At a time when institutional Christianity is crumbling, the place of prayer in Saint Luke’s Gospel helps us think about how we develop personal spirituality, how we can be confident about continuing to be Christians in an age when the church as we know it might disappear.
The decline of the institutional church brings with it a decline of the authority with which the church might speak, but if we read Saint Luke, this does not present a problem. “The Holy Spirit will teach you at that time what you should say”, says Jesus in Luke Chapter 12 Verse 12. The assumption of authority by the church was a forgetting that authority lay with God and that the Holy Spirit would always be there for the faithful.
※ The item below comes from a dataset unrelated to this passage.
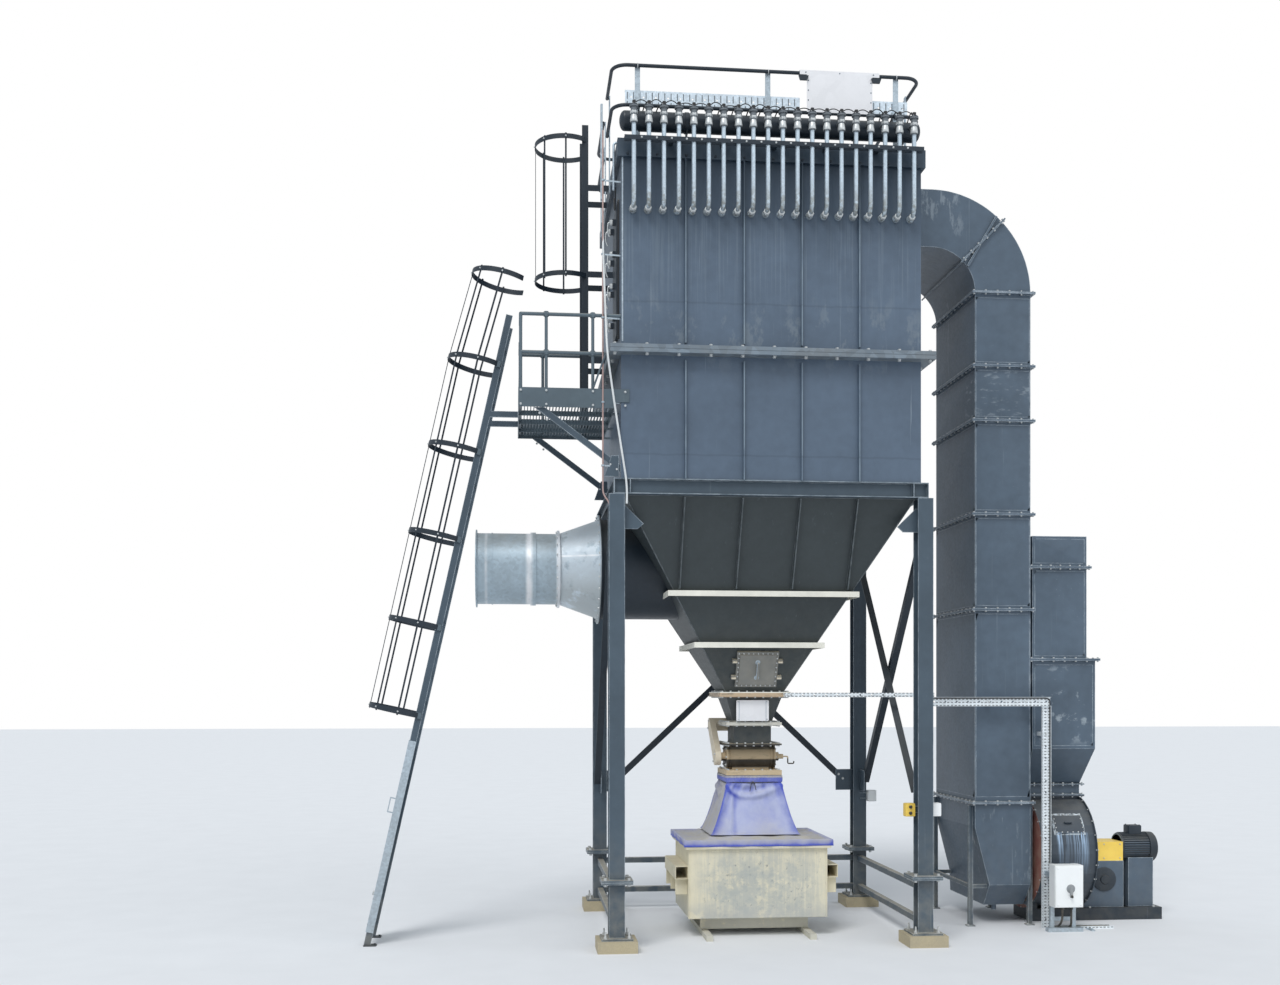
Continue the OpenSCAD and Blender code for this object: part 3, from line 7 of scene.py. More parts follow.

Saint Luke’s Gospel has a special place for women and anyone who has been to the developing world will know how critical is the role of women in achieving development, not only do women do the majority of work in rural Africa, they also reinvest 90% of anything they earn the lives of their families—a proportion far larger than men who have a tendency to spend money in bars (and in video clubs watching English Premier League football matches!). The role of women in Saint Luke’s Gospel points to the role of women in a better world.
Saint Luke stresses strongly the humanity of Jesus, particularly noticeable in his description of the time in the Garden of Gethsemane, and makes much of Jesus’ concern for the weak, the suffering and the outcast. They are emphases that we need in an age when the gap between the rich and the poor has grown wider and wider. If we do not care for other people, then everything else counts for nothing.
Like Luke, we need to have confidence to face our world with nothing more than trust in Jesus and his story.